Second one is one that I don’t even know how to feel about. So I have a thing for bigger girls. I’ve dated people of all body types, I don’t discriminate, but I find fat femmes really beautiful. Well I match with a fat femmes, and things go fine for a little bit, albeit more sexually charged than I’m used to. Oh well, she’s hot so I’m down. Well she starts going into more fetish territory, asking if I’d want to massage with her belly, see an ultrasound of her belly, ect. completely unprompted. Some of it is stuff I’d be down for, others just seem too dehumanizing to her for me to be interested in. You know what though, whatever gets you off, who am I to draw the line on how much someone can fetishize themselves.
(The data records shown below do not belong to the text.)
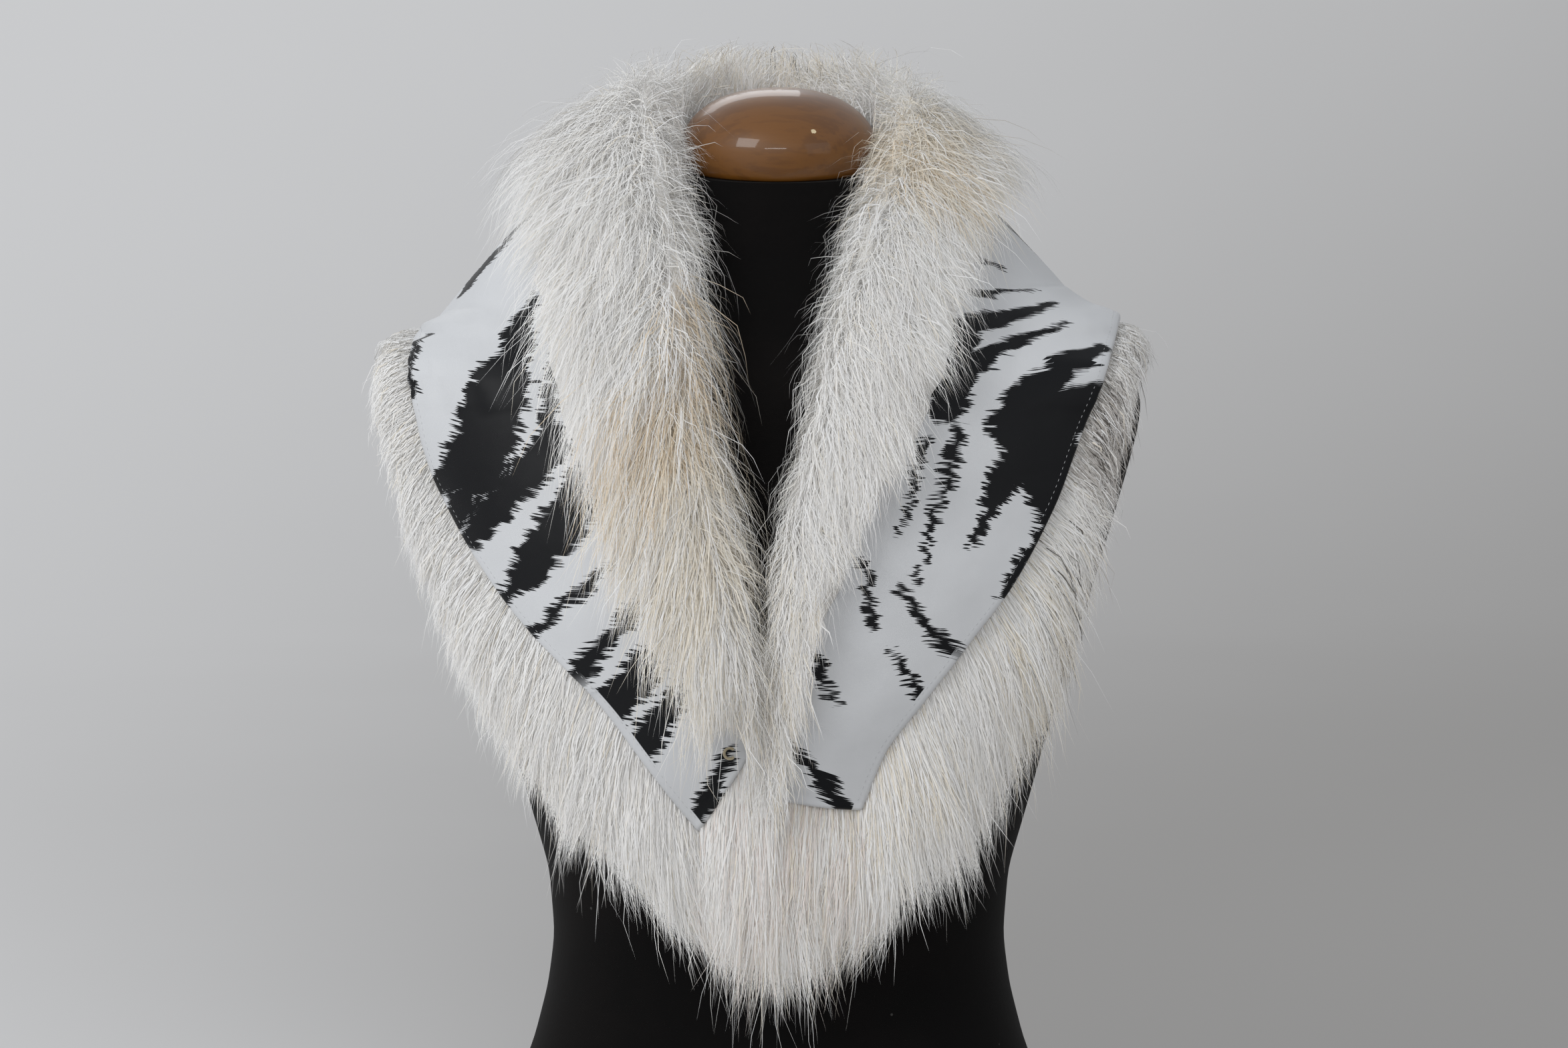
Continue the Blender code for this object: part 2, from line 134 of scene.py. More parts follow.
SHADE_COLOURS = {
    Shade.WHITE: (0.975, 0.968, 0.955),
    Shade.IVORY: (0.965, 0.945, 0.905),
    Shade.CREAM: (0.94, 0.88, 0.77),
    Shade.TAN: (0.84, 0.71, 0.54),
    Shade.BLUSH: (0.94, 0.86, 0.81),
    Shade.GREY: (0.60, 0.57, 0.54),
    Shade.DARK: (0.11, 0.10, 0.09),
    Shade.BRIGHT: (0.99, 0.99, 0.985),
}


# ---------------------------------------------------------------- small helpers


def unit(vectors: np.ndarray) -> np.ndarray:
    """The vectors, each one metre long."""
    return vectors / np.maximum(np.linalg.norm(vectors, axis=-1, keepdims=True), 1e-12)


def dot(first: np.ndarray, second: np.ndarray) -> np.ndarray:
    """The dot product of each pair of vectors, with its last axis kept."""
    return np.sum(first * second, axis=-1, keepdims=True)


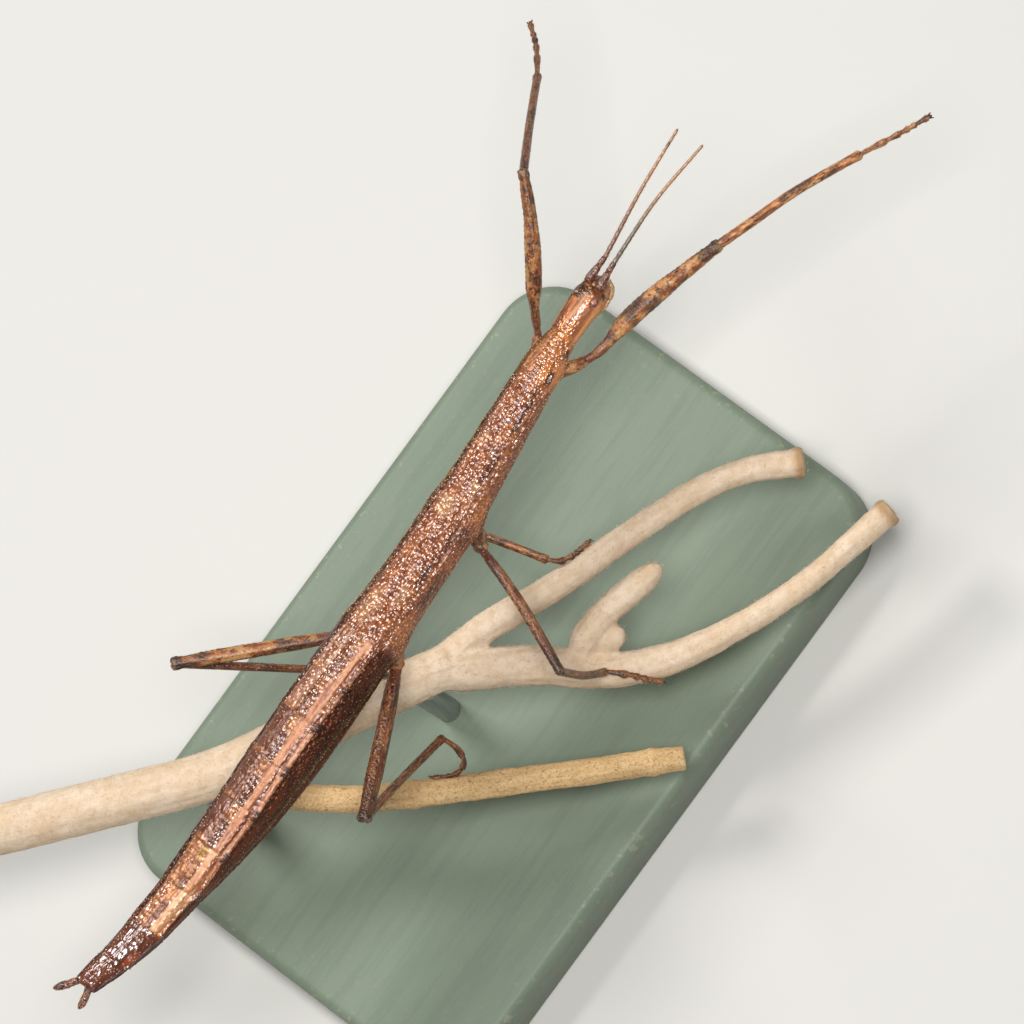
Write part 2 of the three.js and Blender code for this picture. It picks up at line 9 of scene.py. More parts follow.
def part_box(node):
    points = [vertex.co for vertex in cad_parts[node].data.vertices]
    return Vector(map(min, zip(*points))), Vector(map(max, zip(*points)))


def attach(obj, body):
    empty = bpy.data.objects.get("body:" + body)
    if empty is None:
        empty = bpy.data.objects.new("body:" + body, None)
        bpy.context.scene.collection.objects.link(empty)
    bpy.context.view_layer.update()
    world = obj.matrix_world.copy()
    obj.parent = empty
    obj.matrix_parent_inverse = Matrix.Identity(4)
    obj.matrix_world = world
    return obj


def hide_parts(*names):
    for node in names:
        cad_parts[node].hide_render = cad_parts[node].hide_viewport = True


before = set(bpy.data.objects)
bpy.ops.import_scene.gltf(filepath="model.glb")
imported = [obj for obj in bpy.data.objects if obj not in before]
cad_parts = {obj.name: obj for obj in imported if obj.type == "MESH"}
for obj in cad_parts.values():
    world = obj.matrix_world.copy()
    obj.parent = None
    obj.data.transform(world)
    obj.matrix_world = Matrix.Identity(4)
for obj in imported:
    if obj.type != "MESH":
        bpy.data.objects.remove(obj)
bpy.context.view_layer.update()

bl_info = {
    "name": "Stick insect on a twig",
    "version": (1, 0, 0),
    "blender": (4, 5, 0),
    "location": "3D Viewport > Sidebar > Stick insect",
    "description": "Builds the cuticle, legs, feelers, twig and stand of a life-size stick insect",
    "category": "Object",
}

# ---- driving sizes, in millimetres

MM = 0.001
HELD = np.array((20.0, 3.0, 27.0))  # the insect's own zero point in the part's frame

TRUNK = ["prothorax", "mesothorax", "metathorax"] + [f"abdomen_{i:02d}" for i in range(2, 11)]
EVEN = [(0, 1), (1, 1)]  # a thickness that doesn't change along a limb
SHOULDER = 0.86  # how blunt the arch of the back is
BACK_HEIGHT = 0.94  # the back's height as a share of the belly's depth
HEAD_FRONT = 10.35
HEAD_WIDTHS = [(0, 1.06), (0.3, 1.22), (0.62, 1.36), (0.8, 1.14), (0.93, 0.82), (1, 0.5)]
HEAD_DEPTHS = [(0, 1.04), (0.4, 1.2), (0.65, 1.2), (0.85, 0.92), (1, 0.5)]
EYE = {"x": 8.24, "sideways": 0.87, "lift": 0.75, "length": 0.96, "width": 0.74,
       "turn": 46, "radius": 1.27}

ANTENNAE = {
    "right": [(9.2, 0.4, 2.05), (10.7, 0.45, 2.3), (11.7, 0.5, 2.4), (17.4, 0.66, 2.7), (23.0, 0.15, 2.9)],
    "left": [(9.2, 1.5, 2.05), (10.65, 1.42, 2.3), (11.65, 1.36, 2.4), (17.5, 2.16, 2.7), (22.9, 2.6, 2.9)],
}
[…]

She then starts asking about more serious relationship questions with no transition, asking what I’d do if I got her pregnant, what I look for in a date, that kind of stuff. Keep in mind that we’re like an hour into a conversation at this point, she’s asking if I’d be with her forever if I got her pregnant. I give honest answers and say I’d want to get to know her more. She then asks if my “male instinct” would kick in if she was pregnant. I ask what the fuck she means by this and she just brushes it off. She is now back to sending me fetish-y texts all day, even though I haven’t responded since the “male instincts” thing.
Idk, the whole conversation felt like she was trying to fetishize herself to find someone to be with her with how she’d switch between the fetish stuff and relationship questions on a dime and that’s what really felt icky about it. It was like watching another trans woman purposefully appeal to chasers. Am I overreacting? Is this something that’s reasonable to be put off by or am I just being a kink shamer?,
CW: same as above?
The “male instinct” thing is weird and insensitive. Deal-breaker territory imo. Someone who is ignorant but caring would wait a while and ask with tact about something they are concerned about, likely after trying to educate themselves first and stressing that they might be totally off-base and just need some help to understand or be reassured. This person seems to be fairly cavalier with this comment/question to the effect that it is actually transphobic.